■ TASK DESCRIPTION: Give back exactly the lines from the start of the listing to the line containing "and empty it.", inclusive, and nothing beyond them.

[start]

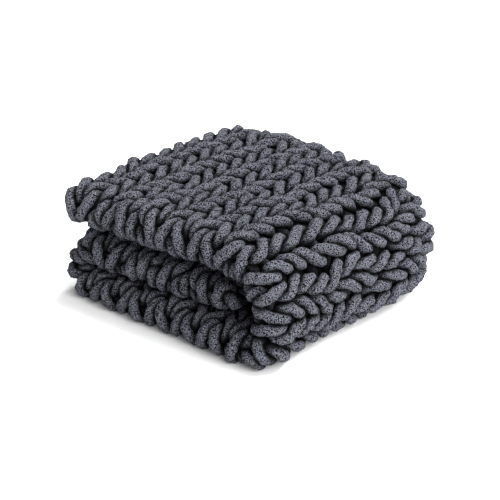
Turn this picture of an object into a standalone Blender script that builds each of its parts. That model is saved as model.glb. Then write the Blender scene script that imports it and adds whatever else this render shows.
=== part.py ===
"""A chunky knit blanket, folded for a shelf.

The cloth is folded in half along one crease, and the double leaf is then folded in thirds like a letter.
Metres, +Z up. The origin is on the floor under the middle of the folded stack. The crease is at -Y, the
full-height wrap of the letter fold is at +X, and both free edges of the cloth lie at +Y.
"""

import math
from collections import namedtuple

import bmesh
import bpy

# Driving dimensions
STACK_LENGTH = 0.618  # along X, from the left bend to the wrap
STACK_DEPTH = 0.640  # along Y, from the crease to the free edges
BEND_RADIUS = 0.038  # of the double leaf's centre line in the left bend
FOOT_RADIUS = 0.048  # where it leaves the floor for the wrap
SHOULDER_RADIUS = 0.090  # and where it turns over on top
WRAP_WALL = 0.038  # the upright stretch between those two
BEND_HALF = 0.036  # half the double leaf's thickness in the left bend
WRAP_HALF = 0.042  # and in the wrap
FLOOR_HALF = 0.035  # and under the floor leaf, whose underside is flat
LEAF_GAP = 0.004  # between the two layers of the double leaf
EDGE_ROUND = 0.010  # bevel of a free edge
INNER_END_X = 0.150  # where the double leaf starts, in the hollow of the wrap
TOP_END_X = -0.282  # and where it ends, on top

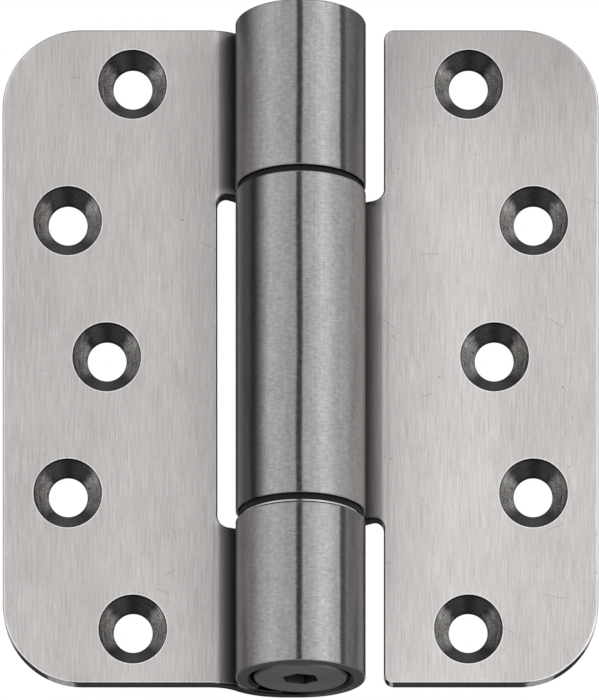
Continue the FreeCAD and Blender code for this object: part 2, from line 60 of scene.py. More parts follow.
class NodeBench:
    """Adds and joins the nodes of one material or world."""

    def __init__(self, tree: bpy.types.NodeTree) -> None:
        """Take a node tree and empty it.

        Args:
            tree: The node tree to build in.
        """
        self.tree = tree
        tree.nodes.clear()

    def feed(self, socket: Socket, value: object) -> None:
        """Join an input to an output, or set it to a value.

        Args:
            socket: The input.
            value: The output that feeds it, or a number, vector or colour.
        """
        if isinstance(value, bpy.types.NodeSocket):
            self.tree.links.new(value, socket)
        else:
            socket.default_value = value

    def add(self, kind: str, **inputs: object) -> bpy.types.Node:
        """Add a node.

        Args:
            kind: The node's type, without the leading words ShaderNode.
            **inputs: Values or sockets by the input's name, with underscores for spaces.

        Returns:
            The new node.
        """
        node = self.tree.nodes.new("ShaderNode" + kind)
        for name, value in inputs.items():
            self.feed(node.inputs[name.replace("_", " ")], value)
        return node

    def math(self, operation: str, *values: Number, clamp: bool = False) -> Socket:
        """Work out a number.

        Args:
            operation: The operation of the Math node.
            *values: Its inputs in order.
            clamp: Whether the result is kept between 0 and 1.

        Returns:
            The result.
        """
        node = self.tree.nodes.new("ShaderNodeMath")
        node.operation = operation
        node.use_clamp = clamp
        for socket, value in zip(node.inputs, values):
            self.feed(socket, value)
        return node.outputs[0]

    def product(self, *values: Number) -> Socket:
        """Multiply numbers.

        Args:
            *values: Two or more numbers or sockets.

        Returns:
            The product.
        """
        result = values[0]
        for value in values[1:]:
            result = self.math("MULTIPLY", result, value)
        return result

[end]

■ SOLUTION FOR THIS TASK:
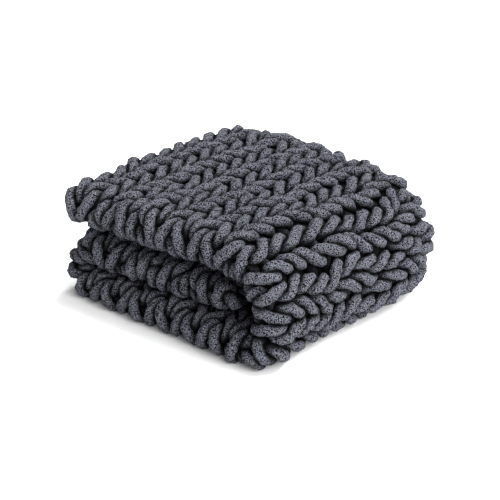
Turn this picture of an object into a standalone Blender script that builds each of its parts. That model is saved as model.glb. Then write the Blender scene script that imports it and adds whatever else this render shows.
=== part.py ===
"""A chunky knit blanket, folded for a shelf.

The cloth is folded in half along one crease, and the double leaf is then folded in thirds like a letter.
Metres, +Z up. The origin is on the floor under the middle of the folded stack. The crease is at -Y, the
full-height wrap of the letter fold is at +X, and both free edges of the cloth lie at +Y.
"""

import math
from collections import namedtuple

import bmesh
import bpy

# Driving dimensions
STACK_LENGTH = 0.618  # along X, from the left bend to the wrap
STACK_DEPTH = 0.640  # along Y, from the crease to the free edges
BEND_RADIUS = 0.038  # of the double leaf's centre line in the left bend
FOOT_RADIUS = 0.048  # where it leaves the floor for the wrap
SHOULDER_RADIUS = 0.090  # and where it turns over on top
WRAP_WALL = 0.038  # the upright stretch between those two
BEND_HALF = 0.036  # half the double leaf's thickness in the left bend
WRAP_HALF = 0.042  # and in the wrap
FLOOR_HALF = 0.035  # and under the floor leaf, whose underside is flat
LEAF_GAP = 0.004  # between the two layers of the double leaf
EDGE_ROUND = 0.010  # bevel of a free edge
INNER_END_X = 0.150  # where the double leaf starts, in the hollow of the wrap
TOP_END_X = -0.282  # and where it ends, on top

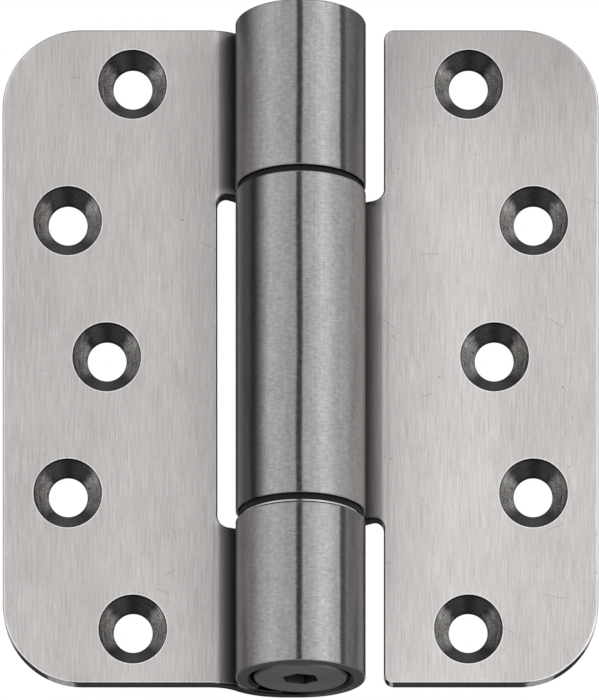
Continue the FreeCAD and Blender code for this object: part 2, from line 60 of scene.py. More parts follow.
class NodeBench:
    """Adds and joins the nodes of one material or world."""

    def __init__(self, tree: bpy.types.NodeTree) -> None:
        """Take a node tree and empty it.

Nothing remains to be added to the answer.